Aerial mapping by Historic England expanded the distribution of sites within the Vale of Pewsey.In this article, Jim Leary outlines excavations so far
The Story So Far
© University of Reading

Both the Avebury and Stonehenge landscapes have seen considerable research over the last decade or so, substantially expanding our knowledge of these areas.

They both sit within protected landscapes and are afforded UNESCO World Heritage Site status. The Vale of Pewsey, on the other hand, is not within a World Heritage Site and yet it lies in the heart of this amazing landscape – midway between Avebury and Stonehenge. It has traditionally been presented as the boundary between these two areas worthy of investigation, rather than an area to be studied in its own right.

This all changed a few years ago when aerial mapping by Historic England, significantly expanded the distribution of sites within the Vale. Now providing almost continuous data for the area between Stonehenge and Avebury, and demonstrating that there are extensive and previously unknown archaeological landscapes preserved.

This is particularly the case around Marden henge, which sits at the head of the River Avon within the Vale of Pewsey. Enclosing an area of 15.7 hectares within its bank and ditch, it is the largest henge in the British Isles.

Jim Leary had previously undertaken some preliminary excavations within Marden henge in 2010, but now these newly identified sites and monuments, particularly the spatially cohesive group along the head waters of the River Avon, form the basis of a much larger landscape project. This includes further work at Marden henge, as well as at its neighbour, the Wilsford henge.

The mound at Marden

At the centre of Marden henge once stood a large mound known as the Hatfield Barrow, which was reputedly second only to Silbury Hill in size—reaching as much as 15m in height—though it has long been levelled. An account by naturalist James Norris in 1798, stated that the enormous ditch around the Hatfield Barrow was constantly fed by springs, while Richard Hoare in 1812 also noted that the ditch retained water.
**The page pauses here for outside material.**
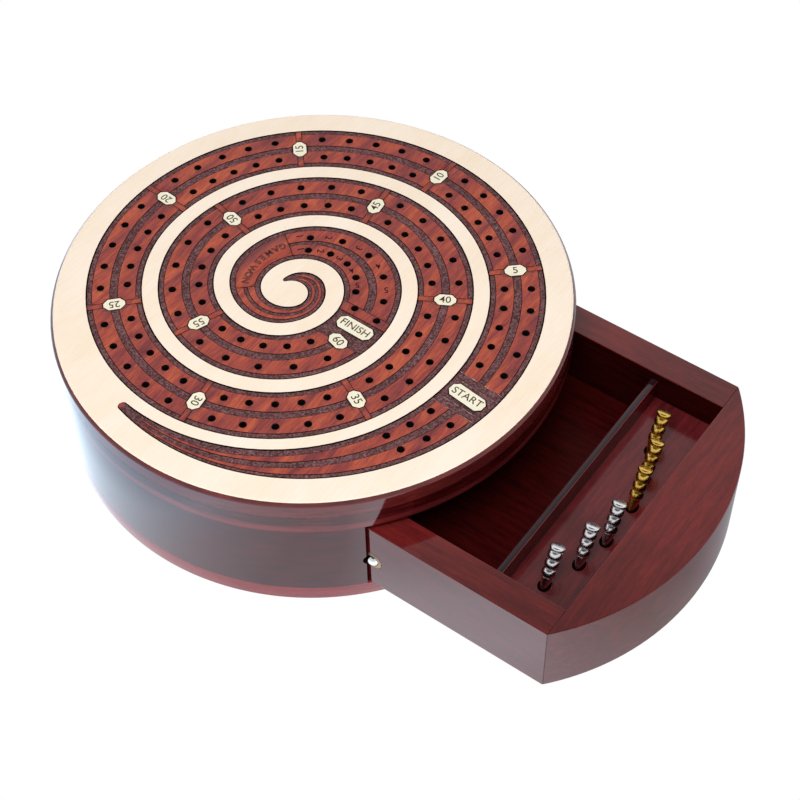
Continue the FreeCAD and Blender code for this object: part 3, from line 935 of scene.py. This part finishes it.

The mound had a shaft excavated into it from the summit to the base in 1807 by Richard Hoare and William Cunnington, which recovered animal bone, pottery and “two small parcels of burned human bones”. The shaft collapsed soon after this work, and when Hoare revisited the site in the autumn of 1818 he declared:

“I had the unexpected mortification to find that the great barrow had been completely levelled to the ground, and no signs remained of its previous existence”.

The landowner had presumably taken advantage of the damage caused by the antiquaries and levelled it.

The Marden inner henge and building

A photo of students excavating a chalk floor

Another notable feature within Marden lies to the south and is an ‘inner’ henge—a henge within a henge. Excavations here have revealed the chalk surface of an extraordinarily well-preserved Neolithic building, which we will learn about later on. Close to the building were spreads of Neolithic rubbish, which incorporated elegant bone needles, as well as flint flakes and decorated ‘Grooved Ware’ pottery. In one area was a collection of bones from numerous pigs, and clearly represent the remains of a very large feast. Two exquisitely crafted flint arrowheads were also recovered from around this building, and we will find out more about these as the course goes on.

The Wilsford henge

Aerial shot of Willsford henge

© Aerial-Cam Ltd

On the south side of the river (and broadly contemporary with Marden henge) is the Wilsford henge. This henge is much smaller than Marden, measuring 42m in internal diameter, but excavation across the ditch terminus showed that the ditch is an almighty 3.35m deep and over 13m across.

The ditch had initially infilled with sands; presumably material eroded into it. This fill notably contained a collection of large, well-preserved animal bones. An antler pick was also recovered from this fill, representing the sorts of tools used to excavate the massive ditch.

In the central part of the Wilsford henge there was a deliberately laid flint cobbled surface. This would have created a level platform for the various activities or performances which took place within the henge. Two rings of large pits or postholes are visible on the aerial and geophysical surveys—one inside and the other outside the Wilsford henge ditch. We excavated some of these; one of them contained the skull of a deer amongst other things.

One of our most celebrated discoveries in the Vale of Pewsey came from the Wilsford henge. This was a grave containing the extraordinary and well-preserved remains of a teenage boy. Later in the course, we will look at this remarkable find in more detail, along with some of the other discoveries found at both Marden and Wilsford.

A tale the river told

The striking feature about these two monuments, Marden and Wilsford, is their link to the River Avon, which runs between them. Both monuments face the river, as if access or good views of this part of the Avon were important. Marden henge sits within a large sweeping meander of the River Avon, and clearly water was intricately woven into its fabric. A large section of the perimeter of the henge is defined by the river and springs which are incorporated within and around the enclosure; even today the ditch holds water for part of the year.

The relationship between these monuments and water was evidently a close one and the low-lying nature of the topography, the brooks, streams and springs which characterise the Vale, are key to understanding the monuments in this landscape.

Water is likely to have been of sacred importance, and it might be that the river was used as a route-way linking ritual and ceremonial architecture. These monuments may therefore represent a linked chain of cult centres that people journeyed to as an act of prehistoric pilgrimage.